The Science and Lore of the Kitchen
As strange as it may seem, the roots of such developments actually took shape some 20 years ago, just as Alice Waters, Jeremiah Tower and Judy Rodgers were starting to get the word out about notions such as fresh, local, seasonal and artisanal. In 1984 a little-known writing instructor at Yale University named Harold McGee published a textbook called On Food and Cooking: The Science and Lore of the Kitchen. While initially met with relative indifference, the book has had a profound influence on several generations of American cooking professionals, in the process leaving an indelible mark on our current culinary horizon. And as it happens, McGee’s revolutionary secret was to dare to ask how and why?
You see, for many, many years, professional cooks and chefs were trained in their craft by an unrelenting—almost brutal—apprenticeship system, which focused on preparation and technique at the expense of intellectual curiosity. Actually understanding the underlying chemical or physical processes at hand was deemed much less important than mastering a given technique (e.g., to prepare a torchon of foie gras). McGee, by comparison, began to investigate the chemical and molecular processes involved in cooking. And while he was surely not the first to do so, what was unique was that McGee was interested in these subjects not to provide food with minimal cost, maximal efficiency and homogenous flavors and textures (the industrial perspective). Rather, McGee was interested in the application of food science technology to maximize the flavor, texture and aromatic properties of food. In other words, McGee was looking to science to produce the most pleasurable, highest quality food experience possible.
And just to be clear, we believe this quiet, innocent-appearing shift of focus will have profound effects on all aspects of the food world for many, many years to come. For at once we find a collective energy emerging in all corners of the food world that, while respectful of traditional techniques and cuisines, deploys technology to reimagine food experience in ways we will still be discovering for several decades. No longer constrained by craft and trade notions of traditional cuisines on the one hand, and not bound by the industrialist impulse to view technology as a tool for homogeneity, consistency and cost efficiency, chefs, food fans and entrepreneurs alike are increasingly turning to the wonders of food science to produce truly wonderful, awe-inspiring creations.
Defying Convention Does Not Mean Defying Common Sense
Ironically, one of the first questions we often get when discussing the evolution of technoemotional cuisine is whether this sea change will signal an end of the current definitions of quality as “all things local, seasonal, artisanal, authentic, etc.” And of course, nothing could be further from the truth.
While practitioners of technoemotional cuisine revel in their ability to utilize the basic elements of food technology that have been there all along, none would ever believe that the use of such tools eliminates the need to always begin with the highest possible quality of ingredients. To that end, if you should venture into the restaurants of the leading practitioners—say El Bulli or Alinea—you would notice the same ingredient pedigrees depicted on the menus that were first popularized by the likes of Alice Waters or Thomas Keller.

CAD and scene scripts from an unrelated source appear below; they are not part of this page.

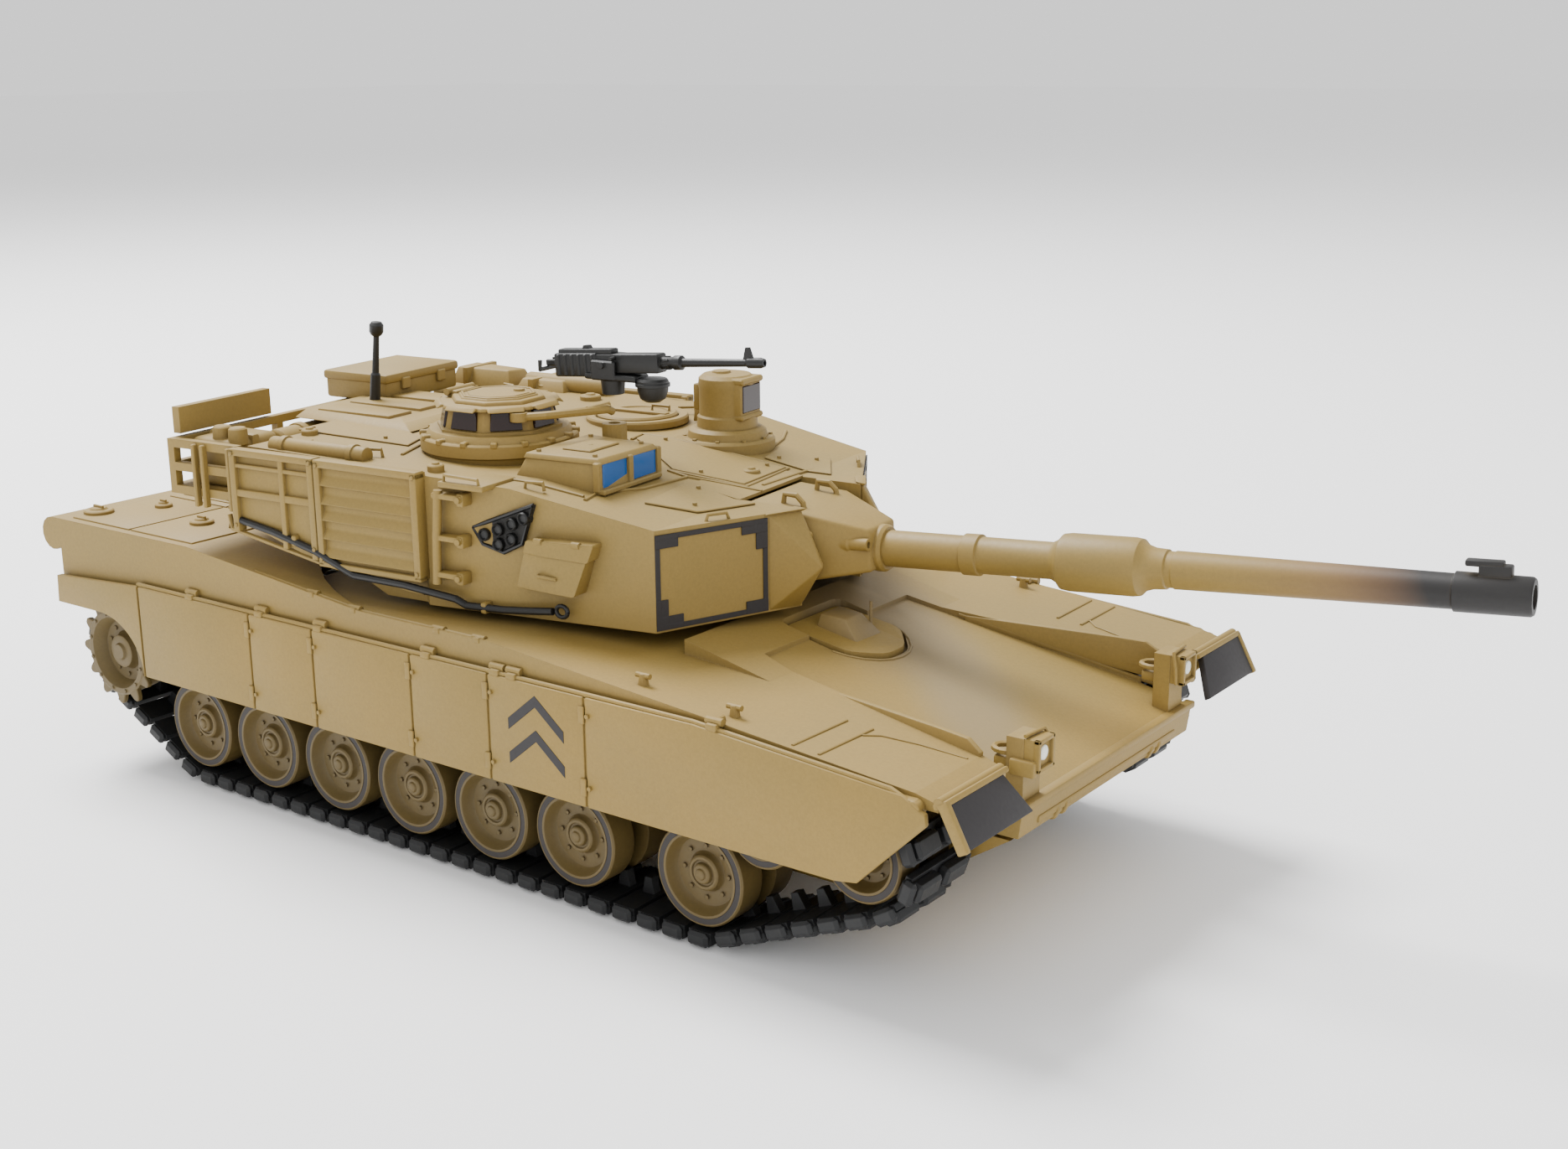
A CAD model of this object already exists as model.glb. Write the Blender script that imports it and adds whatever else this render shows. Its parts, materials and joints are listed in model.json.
"""Looks of a radio-controlled battle tank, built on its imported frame.

Sizes are in millimetres. The hull's own frame has X forward from the hull's rear face, Y to the
tank's left and Z up from the ground. The turret's, the gun's and the machine gun's own frames turn
with their bodies. Every finished mesh is written in metres in the frame's own axes.
"""
import json
import logging
import math
from dataclasses import dataclass, field
from enum import Enum
from typing import Iterable, Sequence

import bmesh
import bpy
from mathutils import Matrix, Vector


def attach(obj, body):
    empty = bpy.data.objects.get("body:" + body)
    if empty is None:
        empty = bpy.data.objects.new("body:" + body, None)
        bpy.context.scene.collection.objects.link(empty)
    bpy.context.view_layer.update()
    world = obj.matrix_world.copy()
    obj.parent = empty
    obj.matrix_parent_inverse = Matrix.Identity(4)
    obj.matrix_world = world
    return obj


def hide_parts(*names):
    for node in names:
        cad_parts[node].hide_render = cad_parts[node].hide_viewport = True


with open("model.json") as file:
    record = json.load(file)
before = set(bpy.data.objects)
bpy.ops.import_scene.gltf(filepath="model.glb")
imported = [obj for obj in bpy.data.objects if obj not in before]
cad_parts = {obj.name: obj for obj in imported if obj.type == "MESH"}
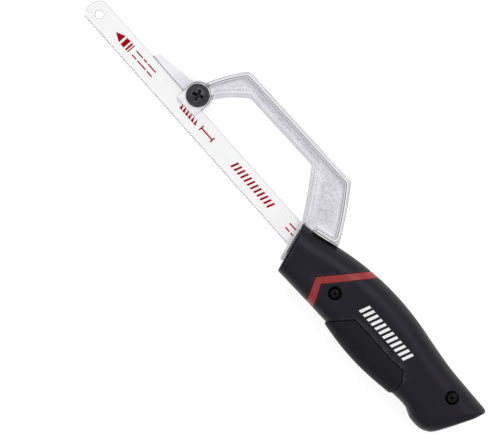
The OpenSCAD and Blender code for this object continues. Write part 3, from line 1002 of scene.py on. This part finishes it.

The bottom line is that while the two most striking trends—fresh and technoemotional—to characterize food worlds in the past 30 odd years may initially seem to be strange bedfellows (at best) or diametric opposites (at worst), the two could not be more complementary. In fact, both stem from the same indigenous impulse. To create the most compelling, engaging food experiences of the highest quality possible, limited only by the human imagination.
1. Stop Pendulum Shift Thinking
Avoid the common tendency toward a revolutionary perspective on trends—the idea that new trends must, by definition, refute previous or current trends.
2. Don't Forget Technology
Do not assume that the current trend towards “all things fresh, seasonal and local” has ever suggested a growing consumer disdain for food processing technology. Americans have always had a love affair with technology. What happened in the late 20th century was that they became disenchanted with the way many manufacturers chose to utilize the technology.
3. Don't Abandon Fresh & Quality
Conversely, as professional chefs—and increasingly consumers—begin to tinker with the application of food science technology to provide higher-quality food experiences, do not mistakenly assume that the trend toward “all things fresh, local and season¬al” will subside. The trend toward higher quality ingredients—and, by proxy food experiences—will continue unabated.
4. Rethinking Technology
If you are in the CPG business, consider how your technology can be used to create the “highest quality food experience” possible. So rather than settling on now dated notions of technology as a driver of efficiency, predictability or homogeneity (or a tool for scalability), why not reconceptualize technology as tool useful for creating more unique, compelling, customized food experiences?
5. Redefinition of Quality
The sum total of ideas, preferences, desires, techniques and “ways of doing” that have characterized trends in the food world for the past 30 years (be they about all things fresh and local or all things technological) point to one inescapable conclusion: The overriding impulse is toward the redefinition of quality—the foundational restructuring of what it means to enjoy a quality food experience.
No longer constrained by craft and trade notions of traditional cuisines, and not bound by the industrialist impulse to view technology as a tool for homogeneity, consistency and cost efficiency, chefs, food fans and entrepreneurs alike are increasingly turning to the wonders of food science to produce truly wonderful, awe-inspiring creations.